The Selwood Housing Group housing association has made a spectacular U-turn in its decision to remove fire sprinklers from homes in Trowbridge, Wiltshire. Last month residents were outraged when the housing association announced plans to scrap the sprinklers at 212 homes on the Studley Green estate.
Residents learned that fire sprinklers in their homes were to be removed due to the cost of upkeep. Tenants were devastated by the news and said the removal of fire sprinklers from their homes would be putting their lives at risk. At the time, one tenant reported to ITV, “How much do you put on a life? God forbid if something happened when they’ve gone who’s going to be held accountable?”

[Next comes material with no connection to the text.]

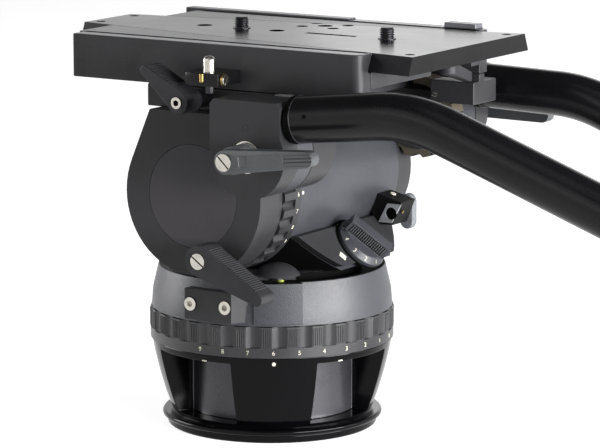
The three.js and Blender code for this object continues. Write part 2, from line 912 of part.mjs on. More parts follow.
function makeCheek(y0, y1, lobe) {
  const top = crownBottomZ - seam;
  const neckOutline = [
    [0, tiltAxisZ],
    [rosetteX, rosetteZ],
    [cheekRearX, top],
    [cheekFrontX, top],
    tangentPoint(cheekFrontX, top, cheekRadius),
  ];
  const lobeDisc = barY(rosetteX, rosetteZ, lobe, y0, y1, mediumSides);
  const above = block(0, rosetteX + lobe + overrun, y0 - overrun, y1 + overrun, top, top + lobe);
  return join(
    barY(0, tiltAxisZ, cheekRadius, y0, y1, largeSides),
    prismY(neckOutline.reverse(), y0, y1),
    cut(lobeDisc, above),
  );
}

function cheekBores(y0, y1) {
  return join(
    barY(0, tiltAxisZ, axleRadius + seam, y0 - overrun, y1 + overrun, mediumSides),
    barY(rosetteX, rosetteZ, rosetteBoreRadius, y0 - overrun, y1 + overrun),
  );
}

function labelPocket(faceY, side) {
  const inner = faceY - side * labelRecess;
  const outer = faceY + side * overrun;
  const low = Math.min(inner, outer);
  return barY(0, tiltAxisZ, labelRadius + seam, low, low + labelRecess + overrun, largeSides);
}

function makeLeftCheek() {
  const cheek = makeCheek(-cheekFaceY, leftCheekInnerY, lobeRadius);
  return cut(cheek, cheekBores(-cheekFaceY, leftCheekInnerY), labelPocket(-cheekFaceY, -1));
}

function makeRightCheek() {
  const cheek = makeCheek(rightCheekInnerY, cheekFaceY, farLobeRadius);
  return cut(cheek, cheekBores(rightCheekInnerY, cheekFaceY), labelPocket(cheekFaceY, 1));
}

function makeLabelDisc() {
  const face = -cheekFaceY;
  return barY(0, tiltAxisZ, labelRadius, face, face + labelPlate, largeSides);
}

// Rosettes: the round seats that the bar brackets turn on
function makeRosette() {
  const inner = -cheekFaceY - seam;
  return cut(
    barY(rosetteX, rosetteZ, lobeRadius, inner - rosetteThickness, inner, mediumSides),
    barY(rosetteX, rosetteZ, rosetteBoreRadius, inner - rosetteThickness - overrun, overrun),
  );
}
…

The sprinklers were installed as part of a pilot project in Trowbridge 20 years ago, but the pilot was never extended to all homes in the Selwood Housing Group. The association initially decided to remove the fire sprinklers as they argued they were too expensive to maintain and the money would be better off spent building new homes.

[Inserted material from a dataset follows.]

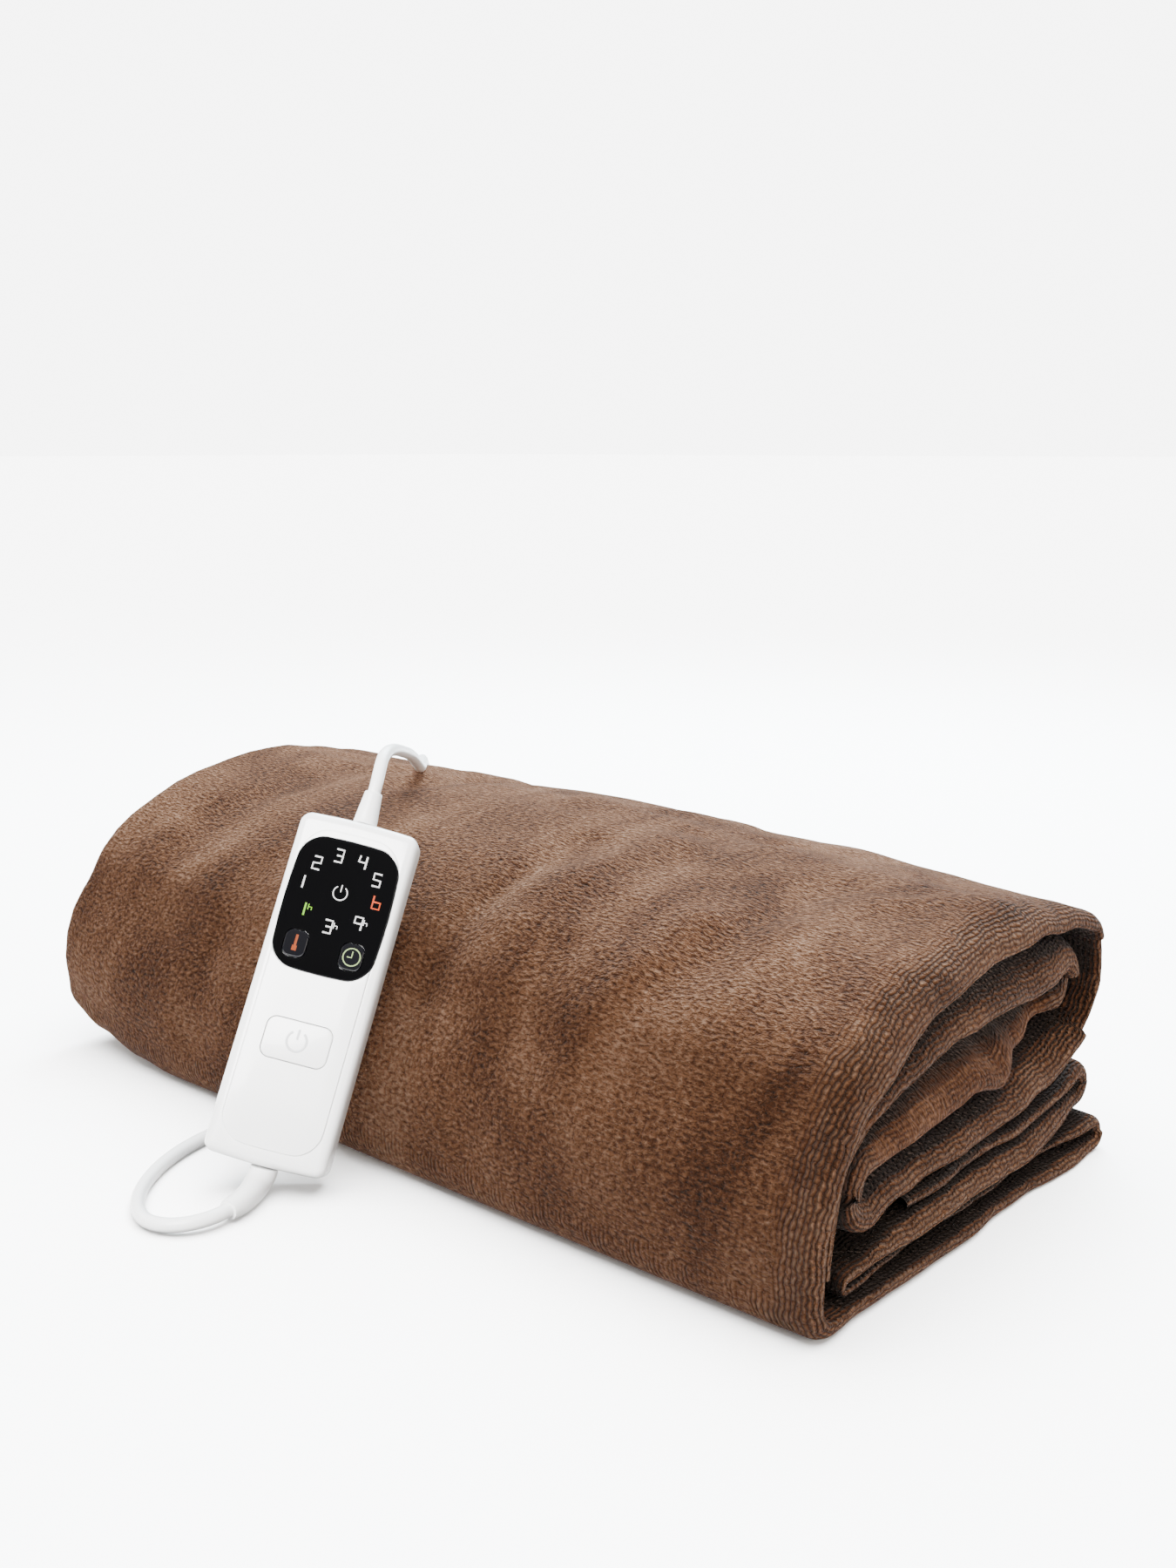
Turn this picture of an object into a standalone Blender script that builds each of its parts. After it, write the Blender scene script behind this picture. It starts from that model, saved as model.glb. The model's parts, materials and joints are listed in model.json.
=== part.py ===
"""An electric heated throw, folded into a bundle, with its handset leaning on the front.

Metres. X runs along the bundle, Y from its front to its back, Z up from the surface it lies on.
The throw is one band of cloth: it is folded in three along X, and that band is folded back and
forth across Y, so each section across X is the same folded path, warped a little from one end of
the bundle to the other. The handset has a frame of its own: x across its face, y from the face
to the back, z along it towards the lead that feeds the throw.
"""

from collections import namedtuple
from math import ceil, cos, degrees, hypot, pi, radians, sin, sqrt, tan

import bmesh
import bpy
from mathutils import Euler, Matrix, Vector

GAP = 0.0003  # between pieces that touch

# The bundle.
LEFT_END = -0.217
RIGHT_END = 0.205
LIP_DEPTH = 0.0070  # the folded edges at both ends round over within this depth
LIP_STEPS = (0.0, 0.0008, 0.0026, 0.0070)
LIP_THINNEST = 0.3  # of the band's thickness, at the very edge
RECESS_LENGTH = 0.05  # a recessed layer draws back over this length before the right end
PRESSED_HEIGHT = 0.120  # the lift under the left end has died out at this height
TENT_HEIGHT = 0.060  # and the tent over the lead at this one

# The folded path, from the hem that ends inside the front to the hem that ends above it. A row is
# a fold or a bend of the band: where its two runs would meet, the radius of the bend, the band's
# thickness there, and how far its lip stands short of the right end.
Fold = namedtuple("Fold", "y z bend thick short")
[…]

At the time the former Chairman of Selwood Housing said he was unconvinced of the money argument. In a report to ITV he argued that the cost of £40 per year to maintain the fire sprinklers over their expected working life of 50 years was less than the cost of taking them out.
Residents are now delighted the housing association has listened to their protests and has taken the issue of their safety seriously. After consulting with the Residential Sprinkler Association and Dorset & Wiltshire Fire and Rescue Service, the association have announced the sprinkler system will stay.
Speaking to ITV, Barry Hughes, Chief Executive of Selwood Housing said, “all three parties have worked hard together to establish an innovative use of modern technology which is cost effective and provides better warning for residents in case of fire. We have also managed to rationalise the servicing agreement using a new maintenance programme of contractors and our own trained staff to come up with a solution to keep the sprinklers for the same cost as decommissioning them.”
Dorset & Wiltshire Fire and Rescue said they were delighted with the decision, while the Chair of the Residential Sprinkler Association was pleased a cost-effective solution had been found.